1996 yılıydı.
1995 genel seçimlerinden birinci olarak çıkan Refah Partisi ile Tansu Çiller’in genel başkanı olduğu Doğru Yol Partisi’nin ortaklığında, Refah-Yol Hükümeti kurulmuştu.
Başbakan Necmettin Erbakan, yeni hükümetten büyük umutları olan memura, emekliye, işçiye cumhuriyet tarihinin en yüksek zammını vererek, çalışanların hakkını veren bir başbakan olarak günümüzde hala minnetle anılır.
Temmuz 96'da yapılan yüzde 50 oranındaki bu zammın yanında aylık enflasyon oranında maaş artışını da yine Erbakan başbakanlığındaki Refah-Yol Hükümeti yapmıştı.
1997 yılında ise bu kez yine memur maaşlarına yüzde 30 zam yapılarak daha bir yıl dolmadan, memur ve emekli maaşlarına yüzde 80'leri bulan zam da yine bu hükümetin icraatıydı.
İşçi ücretlerinde yapılan zamlar da memurlara yapılandan aşağı değildi.
Asgari ücrette yüzde 101 artış sağlandı, üç ay gibi rekor bir sürede toplu iş görüşmelerinin işçinin istediği gibi neticelenmesi ile maaşlara yüzde 102 artış gerçekleştirildi.
Önceki akşam pür dikkat televizyonda TBMM'deki bütçe görüşmelerini izleyen 35 yıllık bir çalışma hayatından sonra emekliye ayrılan babamın, “Kızım koş, memura hükümet yüzde 30 zam yapacakmış” heyecanını görünce, 'nihayet çalışanların hakkını vermeye başlayacaklar' diye kısa süreli de olsa bir umut yaşamadım değil.
Duyduklarım doğruydu, AK Parti Grup Başkanvekili Numan Kurtulmuş, TBMM kürsüsünden ocak ayında memur ve emekli maaşlarına yüzde 30 oranında zam yapacaklarını müjdeliyordu.
Kim ne derse desin bunun adı 'umut tacirliği'dir.
Yüksek enflasyon karşısında kuşa dönen maaşlarıyla geçim mücadelesi veren memurla, emekliyle alay etmektir.
Çünkü Kurtulmuş'un yüzde 30 diye müjdelediği o zam, iki yıllık olarak ağustos ayında imzalanan yüzde 26 oranındaki artışta yapılacak küçük bir iyileştirmeden başka değil.
Hükümet yetkili sendika Memur Sen ile önümüzdeki günlerde toplu sözleşmeye ek bir protokol imzalayarak, 2 yıllık toplu sözleşmenin üzerine, en fazla yüzde 5 ya da 6 zam ile iyileştirme yaparak, 2 yıl sorasında alınacak toplam yüzde 26'lık zammı yüzde 30'a da 35'e tamamlayacak.
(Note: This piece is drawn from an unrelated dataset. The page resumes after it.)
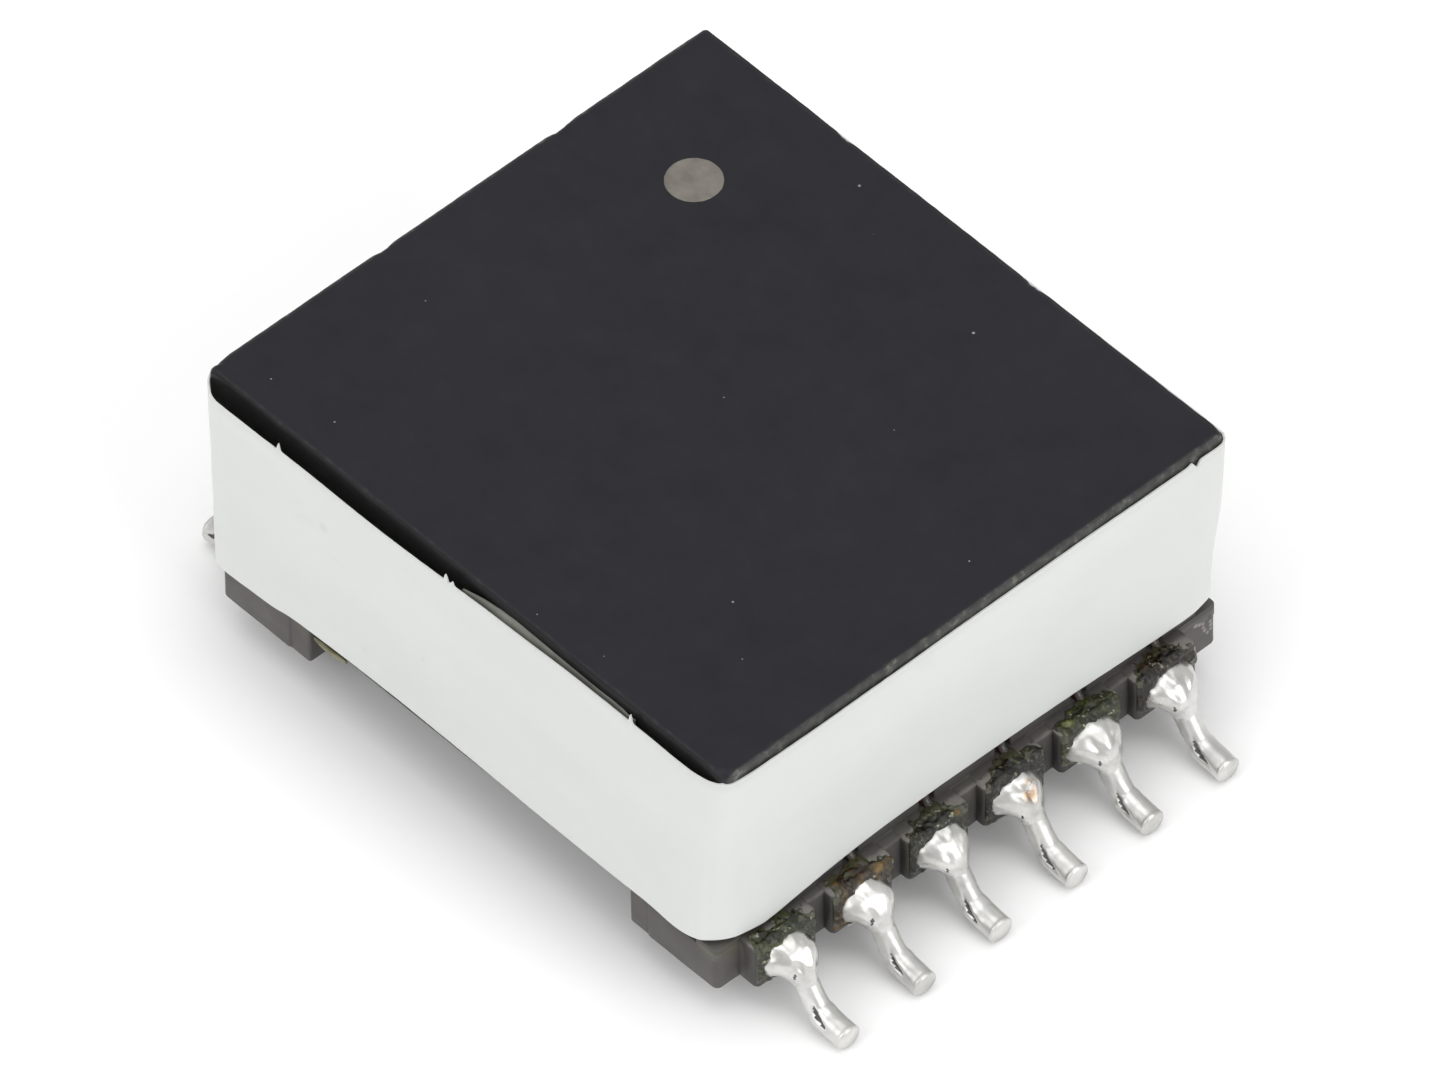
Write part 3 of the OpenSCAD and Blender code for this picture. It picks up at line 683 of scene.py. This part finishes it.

Bu rakamın üzerinde bir de enflasyon farkı verilecek elbette.
Bu iyileştirmenin oranı da henüz belli değil. Asgari ücret belirlendikten sonra belli olacak.
Yani öyle ocak ayında memur ve emekliye bir anda yüzde 30 zam verilecek gibi bir durum yok.
İki yıl sonra (2022-2023) alınacak toplam zam oranını sanki 2022 Ocak zammı gibi sunmak.
Bunun adı tekrar ediyorum; 'umut tacirliği'dir.
Erbakan Hoca yaşasaydı, en yakın öğrencilerinden Sayın Kurtulmuş'a ne cevap verirdi dersiniz?